Setup
Load Libraries:
Load and clean a dataset:
data("penguins", package = "modeldata")
penguins <- penguins %>%
select(bill_length_mm, bill_depth_mm) %>%
drop_na()
# shuffle rows
penguins <- penguins %>%
sample_n(nrow(penguins))At the end of this vignette, you will find a brief overview of the GMM algorithm and examples of each GMM model specification.
gm_clust specification in {tidyclust}
To specify a GMM model in tidyclust, set the value for
num_clusters and use the TRUE/FALSE parameters to select
which model specification to use:
gm_clust_spec <- gm_clust(
num_clusters = 3,
circular = FALSE,
zero_covariance = FALSE,
shared_orientation = TRUE,
shared_shape = FALSE,
shared_size = FALSE
)
gm_clust_spec
#> GMM Clustering Specification (partition)
#>
#> Main Arguments:
#> num_clusters = 3
#> circular = FALSE
#> zero_covariance = FALSE
#> shared_orientation = TRUE
#> shared_shape = FALSE
#> shared_size = FALSE
#>
#> Computational engine: mclustThere is currently one engine: mclust::Mclust
(default)
Fitting gm_clust models
After specifying the model specification, we fit the model to data in the usual way:
gm_clust_fit <- gm_clust_spec %>%
fit( ~ bill_length_mm + bill_depth_mm,
data = penguins
)
gm_clust_fit %>%
summary()
#> Length Class Mode
#> spec 4 gm_clust list
#> fit 16 Mclust list
#> elapsed 1 -none- list
#> preproc 4 -none- listWe can also extract the standard tidyclust summary
list:
gm_clust_summary <- gm_clust_fit %>% extract_fit_summary()
gm_clust_summary %>% str()
#> List of 7
#> $ cluster_names : Factor w/ 3 levels "Cluster_1","Cluster_2",..: 1 2 3
#> $ centroids : tibble [3 × 2] (S3: tbl_df/tbl/data.frame)
#> ..$ bill_length_mm: num [1:3] 47.6 38.8 48.9
#> ..$ bill_depth_mm : num [1:3] 15 18.3 18.5
#> $ n_members : int [1:3] 122 153 67
#> $ sse_within_total_total: num [1:3] 328 385 186
#> $ sse_total : num 1803
#> $ orig_labels : NULL
#> $ cluster_assignments : Factor w/ 3 levels "Cluster_1","Cluster_2",..: 1 1 2 1 2 1 2 1 1 3 ...Cluster assignments and centers
The cluster assignments for the training data can be accessed using
the extract_cluster_assignment() function.
gm_clust_fit %>% extract_cluster_assignment()
#> # A tibble: 342 × 1
#> .cluster
#> <fct>
#> 1 Cluster_1
#> 2 Cluster_1
#> 3 Cluster_2
#> 4 Cluster_1
#> 5 Cluster_2
#> 6 Cluster_1
#> 7 Cluster_2
#> 8 Cluster_1
#> 9 Cluster_1
#> 10 Cluster_3
#> # ℹ 332 more rowsIf you have not yet read the k_means vignette, we
recommend reading that first; functions that are used in this vignette
are explained in more detail there.
Centroids
The centroids for the fitted clusters can be accessed via
extract_centroids():
gm_clust_fit %>% extract_centroids()
#> # A tibble: 3 × 3
#> .cluster bill_length_mm bill_depth_mm
#> <fct> <dbl> <dbl>
#> 1 Cluster_1 47.6 15.0
#> 2 Cluster_2 38.8 18.3
#> 3 Cluster_3 48.9 18.5Prediction
For GMMs each cluster is modeled as a multivariate normal
distribution.
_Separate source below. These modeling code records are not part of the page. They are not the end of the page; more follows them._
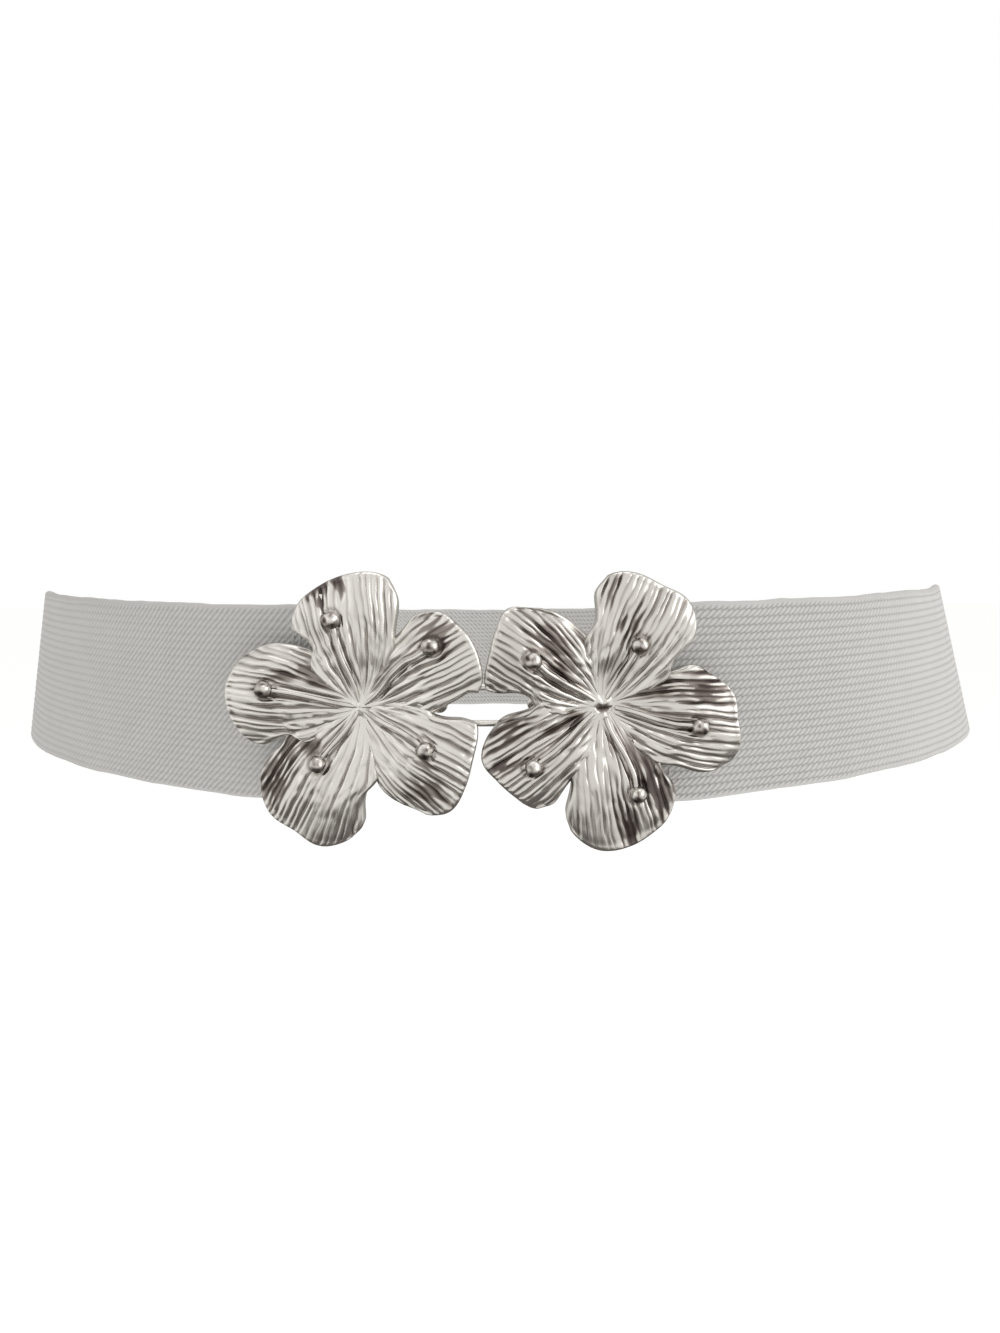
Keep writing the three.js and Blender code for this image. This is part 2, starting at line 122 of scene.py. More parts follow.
RIGHT_FLOWER = [
    {"turn": 64.5, "right": [32, 28, 20.5], "left": [32, 29.5, 24],
     "reach": [0.945, 0.95, 0.935, 0.955, 0.955], "edge": [0.45, -0.1, 0.35],
     "ball": 0.49, "ball_turn": -2,
     "marks": [(0.66, 0.2, 0.16, 0.1, 0.9), (0.62, 0.42, 0.06, 0.08, 1.3),
               (0.85, 0.78, 0.14, 0.2, 0.7), (0.75, -0.55, 0.28, 0.35, -0.6)]},
    {"turn": -7, "right": [34, 25.5, 18], "left": [33.5, 29.5, 21.5],
     "reach": [1.085, 1.05, 0.985, 0.955, 0.84], "edge": [0.3, -0.1, -0.25],
     "ball": 0.69, "ball_turn": -5,
     "marks": [(0.48, 0.62, 0.22, 0.26, 0.9), (0.74, 0.42, 0.1, 0.22, 1), (0.88, 0.55, 0.1, 0.34, 0.95),
               (0.45, -0.17, 0.22, 0.05, 1), (0.9, -0.5, 0.08, 0.3, -0.6)]},
    {"turn": -77, "right": [35, 31, 27], "left": [31.5, 28.5, 21.5],
     "reach": [0.965, 1.05, 1.04, 1, 0.97], "edge": [0.1, -0.3, 0.2],
     "ball": 0.66, "ball_turn": 7,
     "marks": [(0.55, 0.6, 0.22, 0.3, 1.2), (0.8, 0.62, 0.18, 0.3, 1.15), (0.9, 0, 0.12, 0.16, 1.6),
               (0.64, -0.12, 0.2, 0.12, 0.9), (0.82, -0.6, 0.12, 0.28, -0.5),
               (0.86, 0.4, 0.06, 0.09, -0.8)]},
    {"turn": -147, "right": [33.5, 28, 22], "left": [34.5, 30.5, 24.5],
     "reach": [0.84, 0.93, 0.905, 0.885, 0.9], "edge": [0.25, -0.2, -0.1],
     "ball": 0.65, "ball_turn": 4,
     "marks": [(0.9, -0.16, 0.14, 0.13, 1.4), (0.78, -0.7, 0.22, 0.28, 1.1), (0.42, -0.25, 0.16, 0.08, 1),
               (0.25, -0.2, 0.08, 0.3, 0.9), (0.8, 0.62, 0.15, 0.25, -0.6)]},
    {"turn": 143, "right": [35.5, 21.5, 14], "left": [28, 28.5, 28],
     "reach": [0.945, 0.97, 0.94, 0.885, 0.865], "edge": [-0.35, -0.35, 0.15],
     "ball": 0.62, "ball_turn": 3,
     "marks": [(0.66, -0.42, 0.16, 0.26, 1), (0.5, -0.2, 0.2, 0.42, 0.55),
               (0.9, 0.92, 0.1, 0.1, 0.6)]},
]
WEDGE = 43
HUB_END = 0.05
SIDE_STOPS = [0, 0.5, 0.62, 0.88, 1]
RIM_STOPS = [-1, -0.5, 0, 0.5, 1]
RISE_STOPS = [0, 0.2, 0.45, 0.7, 0.88, 1]
RISE_SHARES = [0, 0.22, 0.68, 1, 0.98, 0.8]
CURL_START = 0.5
CROWN_START = 0.9


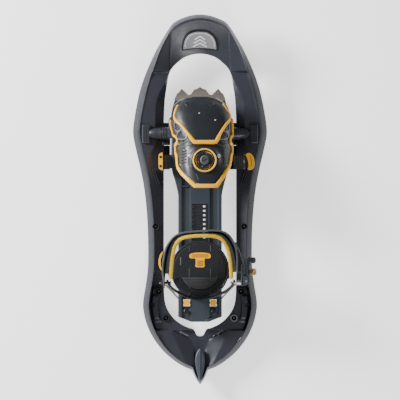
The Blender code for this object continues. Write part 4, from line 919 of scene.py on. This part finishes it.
def make_harness():
    rows = [19 + 1.6 * k for k in range(30)] + [66.0 + 1.5 * k for k in range(65)] + [163.0]
    harness = show("harness", skin_bm(rows, 72, harness_angles, 0.1, SKIN), BLACK, "binding",
                   40.0, ["toe_harness"])
    rounded(harness, 0.7, 3, 50)
    cap_rows = [96 + 1.5 * k for k in range(46)] + [164.6]
    cap = show("cap", skin_bm(cap_rows, 56, cap_angles, CAP_LOW, CAP_LOW + 2.4), BLACK, "binding",
               40.0, ["toe_cap"])
    for k, x in enumerate((-18.5, 18.5)):
        hole = rod_bm(3.4, 60, 110, at(x, 152.0, 0, 0.5), 28)
        cut(cap, hole, "binding")
        seat = boot_top(x, 152.0, CAP_LOW)
        ring = turned_bm([(3.0, 0.2), (4.8, 0.2), (5.0, 1.6), (4.2, 2.6), (3.5, 2.2)],
                         at(x, 151.6, seat, 0.75), 28)
        show(f"cap_eyelet_{k}", ring, BLACK, "binding")
        # A near-black disc paints the shade inside each eyelet's hole.
        hole_shadow = rod_bm(3.3, 0.6, 2.2, at(x, 151.6, seat, 0.75), 28)
        show(f"cap_hole_shadow_{k}", hole_shadow, SHADOW, "binding")
    rounded(cap, 0.8, 3, 50)
    for k, (x, y) in enumerate(((-0.5, 138.0), (25.0, 127.0))):
        stud = turned_bm([(0, 0.0), (1.5, 0.0), (1.5, 0.5), (0.8, 0.9), (0, 1.0)],
                         at(x, y, boot_top(x, y, CAP_LOW + 2.3), 0.35), 16)
        show(f"cap_stud_{k}", stud, STEEL, "binding")

    # the panel under the dial, with a level seat
    bm = bmesh.new()
    grid_low, grid_high = [], []
    ys = [26.0 + 58.0 * k / 40 for k in range(41)]
    for y in ys:
        left, right = blend_rows(PANEL_EDGES, y, 1), blend_rows(PANEL_EDGES, y, 2)
        xs = [left + (right - left) * k / 40 for k in range(41)]
        grid_low.append([bm.verts.new((x, y, boot_top(x, y, CAP_LOW))) for x in xs])
        grid_high.append([bm.verts.new((x, y, panel_top(x, y))) for x in xs])
    close_sheet(bm, grid_low, grid_high)
    rounded(show("panel", bm, BLACK, "binding", 40.0, ["instep_panel"]), 0.6, 3, 50)

    # yellow edgings
    ys = [128 - 1.5 * k for k in range(73)]
    rim = rim_path(edges_of(EDGING), [y for y in ys if y > 19.4], math.radians(76))

    def outer_edging(share):
        knee = abs(share - 0.5) * 2
        return bead(-0.8, 6.0 - 2.2 * smooth_step(knee, 0.62, 0.8), CAP_LOW - 0.6, CAP_LOW + 2.1)

    boot_strip("edging", rim, outer_edging, YELLOW, replaces=["harness_trim"])
    cap_rim = rim_path(cap_angles, [150 - 1.5 * k for k in range(37)], math.radians(80))

    def cap_edging(share):
        foot = 1 - smooth_step(abs(share - 0.5), 0.12, 0.2)
        return bead(-0.6, -6.2 - 1.6 * foot, CAP_LOW, CAP_LOW + 3.7)

    boot_strip("cap_edging", cap_rim, cap_edging, YELLOW, replaces=["toe_cap_trim"])

    # wings: framed windows, short ribs, a seam and stitch-like specks
    windows = [((-40, 122), (-36, 123), (-30.5, 117), (-32, 110), (-38.5, 111)),
               ((-35, 107), (-27, 113), (-20.5, 103), (-24, 97), (-35, 98)),
               ((45, 122), (41, 123), (37.5, 116), (40, 109), (46, 111)),
               ((43, 106), (34, 112), (28.5, 103), (31, 97), (43, 98))]
    for k, corners in enumerate(windows):
        path = plan_path(corners, 8, closed=True)
        path.append(path[0])
        boot_strip(f"window_frame_{k}", path, bead(-0.9, 0.9, SKIN - 0.3, SKIN + 1.2), BADGE)
        centre = sum((Vector(c) for c in corners), Vector((0, 0))) / len(corners)
        inner = plan_path([tuple(centre + (Vector(c) - centre) * 0.62) for c in corners], 8, closed=True)
        inner.append(inner[0])
        boot_strip(f"window_step_{k}", inner, bead(-0.5, 0.5, SKIN - 0.3, SKIN + 0.6), BLACK)
    for k in range(5):
        y = 59.0 + 4.6 * k
        for tag, x0, x1 in (("left", -29.5, -21.5), ("right", 37.0, 44.0)):
            path = plan_path([(x0, y), ((x0 + x1) / 2, y + 0.8), (x1, y + 1.4)], 6)
            boot_strip(f"wing_rib_{tag}_{k}", path, bead(-1.1, 1.1, SKIN - 0.3, SKIN + 1.2), BLACK)
    for k, corners in enumerate((((-35.5, 81.5), (-26, 84.5), (-14, 88.5), (-8, 92)),
                                 ((47.5, 81.5), (39, 84.5), (29, 88.5), (23, 92)),
                                 ((-36, 92), (-28, 90.5), (-20, 93.5)),
                                 ((47.5, 92), (41, 90.5), (33.5, 93.5)),
                                 ((-20, 40), (-12, 32), (-3.5, 26)), ((35, 40), (28.5, 32), (21, 26)))):
        boot_strip(f"seam_{k}", plan_path(corners, 8), bead(-0.7, 0.7, SKIN - 0.3, SKIN + 0.9), GREY_RUBBER)
    for k, (x, y) in enumerate(((-24.5, 79.0), (-33.0, 88.5), (44.5, 88.5), (40.0, 79.0), (-31.0, 56.0),
                                (42.0, 56.0))):
        dot = turned_bm([(0, -0.4), (1.3, -0.4), (1.3, 0.5), (0.7, 0.9), (0, 1.0)],
                        at(x, y, boot_top(x, y, SKIN), 0.1), 16)
        show(f"wing_dot_{k}", dot, STEEL, "binding")
    strip("panel_line",
          [Vector((-6, 42, panel_top(-6, 42) + 0.1)), Vector((-4, 36.5, panel_top(-4, 36.5) + 0.1)),
           Vector((-2, 31, panel_top(-2, 31) + 0.1))], (1.1, 0.9, 0.4), GREY_RUBBER, "binding",
          "black_plastic")


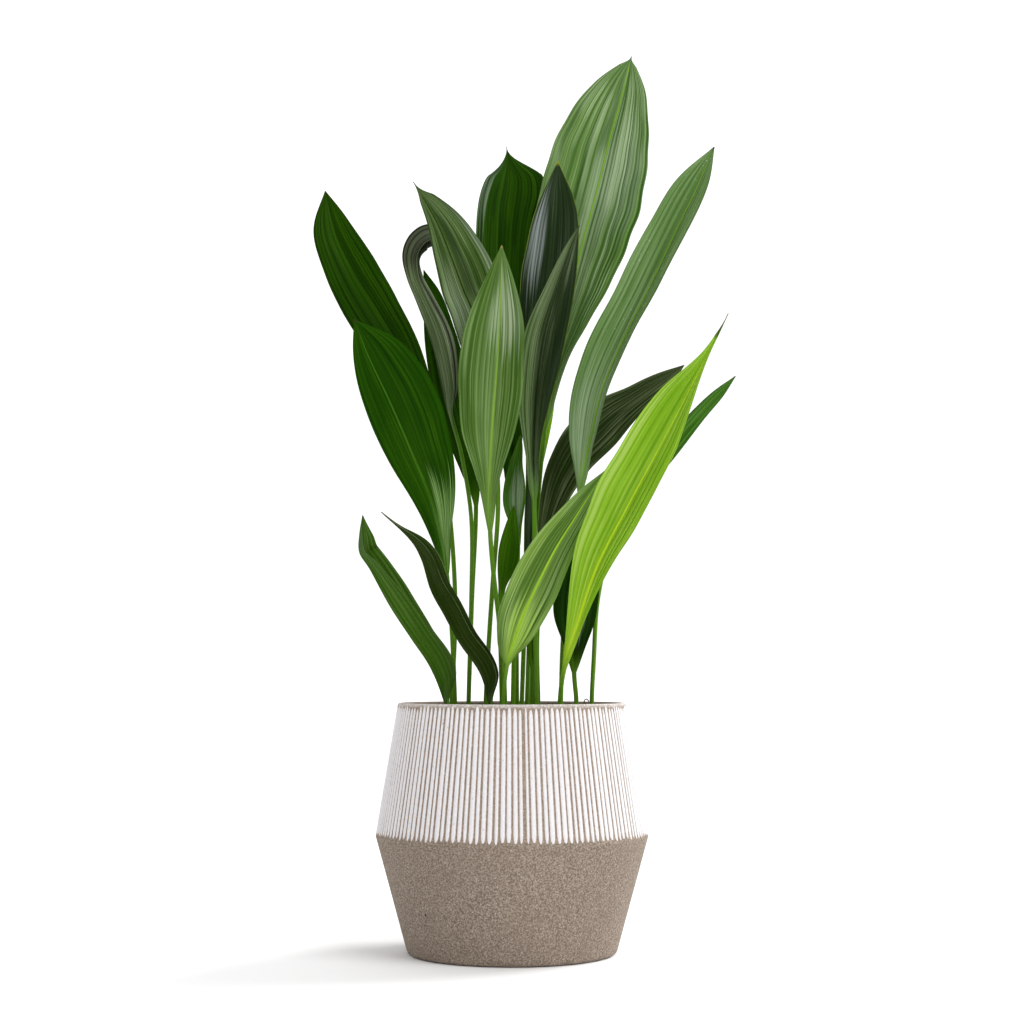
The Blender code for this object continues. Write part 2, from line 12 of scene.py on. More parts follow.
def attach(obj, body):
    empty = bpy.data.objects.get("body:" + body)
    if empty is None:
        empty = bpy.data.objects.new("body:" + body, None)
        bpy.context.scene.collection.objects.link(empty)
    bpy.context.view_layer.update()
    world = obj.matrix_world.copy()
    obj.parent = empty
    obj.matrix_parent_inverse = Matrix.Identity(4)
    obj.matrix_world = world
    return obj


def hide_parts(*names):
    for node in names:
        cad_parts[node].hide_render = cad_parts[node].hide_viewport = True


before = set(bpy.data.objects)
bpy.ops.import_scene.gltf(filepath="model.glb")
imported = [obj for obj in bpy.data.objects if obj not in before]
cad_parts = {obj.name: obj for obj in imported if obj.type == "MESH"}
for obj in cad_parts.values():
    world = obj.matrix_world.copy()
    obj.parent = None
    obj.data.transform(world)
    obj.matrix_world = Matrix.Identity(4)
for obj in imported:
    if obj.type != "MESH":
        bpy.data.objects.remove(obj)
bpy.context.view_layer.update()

# The planter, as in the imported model.
POT_HEIGHT = 0.245
FOOT_RADIUS = 0.103
WAIST_RADIUS = 0.135
WAIST_HEIGHT = 0.115
RIM_RADIUS = 0.1135
WALL = 0.007
FLOOR = 0.010
EDGE_ROUND = 0.0025
WAIST_ROUND = 0.010
FOOT_ROUND = 0.005
SOIL_TOP = 0.222
RHIZOME_HEIGHT = 0.216
RHIZOME_RADIUS = 0.008
SEAT_HEIGHT = 0.2297

# Its ribs.  A place's crown value is how far it lies inside a rib's raised face, and OFF_CROWN is
# the value where there is none.
RIB_COUNT = 140
RIB_RELIEF = 0.0011
RIB_TOP = 0.2438
RIB_FOOT = 0.1165
RIB_TAPER = 0.0085
GROOVE_HALF = 0.0008
WIDE_GROOVE_HALF = 0.0015
WIDE_GROOVE_AT = np.radians(-84.8)
OFF_CROWN = -0.004
BLEMISH = (-0.0656, -0.0963, 0.2285)
BLEMISH_RADIUS = 0.0018

# The potting mix and the papery collars round the stalks' feet.
SOIL_GAP = 0.0004
SOIL_COLUMNS = 220
SOIL_RINGS = 58
GRAIN_COUNT = 420
RHIZOME_SIDES = 24
COLLAR_SIDES = 20
SHEATH_SIDES = 10

# The studio: a dim even sky with brighter lobes, each as (the way it lies, strength), which fade
# between two cosines, and soft suns, each as (the way it comes from, softness in degrees, power).
SKY_BASE = 0.05
SKY_GLOW = [((0.0, 1.0, 0.0), 1.0), ((0.2, -1.0, 0.35), 0.44), ((-0.2, 0.0, 1.0), 0.42)]
SKY_SOFTNESS = (-0.2, 0.85)
SUNS = {
    "key": ((0.8, -0.8, 1.0), 36.0, 1.35),
    "rim": ((0.9, 0.55, 0.75), 30.0, 2.3),
}
STAGE_DROP = 0.0005
STAGE_REACH = 120.0
CAMERA_PLACE = (0.0, -2.0, 0.277)
CAMERA_TILT = 4.53
CAMERA_LENS = 70.3
CAMERA_SENSOR = 36.0

# The leaves.
STALK_RADIUS = 0.0023
TIP_RADIUS = 0.0004
BLADE_HALF_THICKNESS = 0.00035
STALK_MERGE = 0.15
SPAN_SAMPLES = 16
WIDTH_AT = (0.0, 0.15, 0.35, 0.55, 0.75, 0.90, 1.0)
STALK_RINGS = 26
BLADE_RINGS = 120
COLUMNS = 41
PLEAT_DEPTH = 0.00042
EDGE_RIPPLE = 0.0011
HALF_ARCH = 0.05
VEINED_WIDTH = 0.058


def leaf_plan(path, blade_from, left, right, turn=(0, 0, 0), fold=(30, 15, 15), nib=(1.0, 1.0)):
    """A leaf's shape.

    The path runs from its seat to its tip, and the blade begins at the path point blade_from.  The
    turn about the path and the fold of the halves are in degrees at the blade's base, middle and
    tip.  Left and right are half widths at the inner places of WIDTH_AT.  A nib is where the tip
    starts to narrow, and how sharply.
    """
    return {"path": path, "blade_from": blade_from, "left": left, "right": right, "turn": turn,
            "fold": fold, "nib": nib}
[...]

This makes prediction easy since we can calculate the
probability that each point belongs to each of the fitted clusters.
Therefore, it is natural for the predict() function to
assign new observations to the cluster in which they have the highest
probability of belonging to.
Gaussian Mixture Model Specifications
| Model Name | Circular Clusters? | Zero Covariance? | Shared Orientation? | Shared Shape? | Shared Size? | Example |
|---|---|---|---|---|---|---|
| EII | TRUE | – | – | – | TRUE | ![]() |
| VII | TRUE | – | – | – | FALSE | ![]() |
| EEI | FALSE | TRUE | – | TRUE | TRUE | ![]() |
| EVI | FALSE | TRUE | – | FALSE | TRUE | ![]() |
| VEI | FALSE | TRUE | – | TRUE | FALSE | ![]() |
| VVI | FALSE | TRUE | – | FALSE | FALSE | ![]() |
| EEE | FALSE | FALSE | TRUE | TRUE | TRUE | ![]() |
| EVE | FALSE | FALSE | TRUE | FALSE | TRUE | ![]() |
| VEE | FALSE | FALSE | TRUE | TRUE | FALSE | ![]() |
| VVE | FALSE | FALSE | TRUE | FALSE | FALSE | ![]() |
| EEV | FALSE | FALSE | FALSE | TRUE | TRUE | ![]() |
| EVV | FALSE | FALSE | FALSE | FALSE | TRUE | ![]() |
| VEV | FALSE | FALSE | FALSE | TRUE | FALSE | ![]() |
| VVV | FALSE | FALSE | FALSE | FALSE | FALSE | ![]() |
A brief introduction to density-based clustering
Gaussian Mixture Models (GMM) is a probabilistic unsupervised learning method that models data as a mixture of multiple Gaussian distributions. Unlike clustering methods such as k-means, GMM provides a soft clustering approach, where each observation has a probability of belonging to multiple clusters. This allows for more flexibility in capturing complex data distributions.
In GMM, observations are assumed to be generated from a combination of Gaussian distributions, each with some mean vector and variance-covariance matrix. The algorithm works by iteratively estimating these parameters for each cluster using the Expectation-Maximization (EM) algorithm. After estimating these parameters observations are assigned to clusters based on their probability of belonging to each Gaussian component.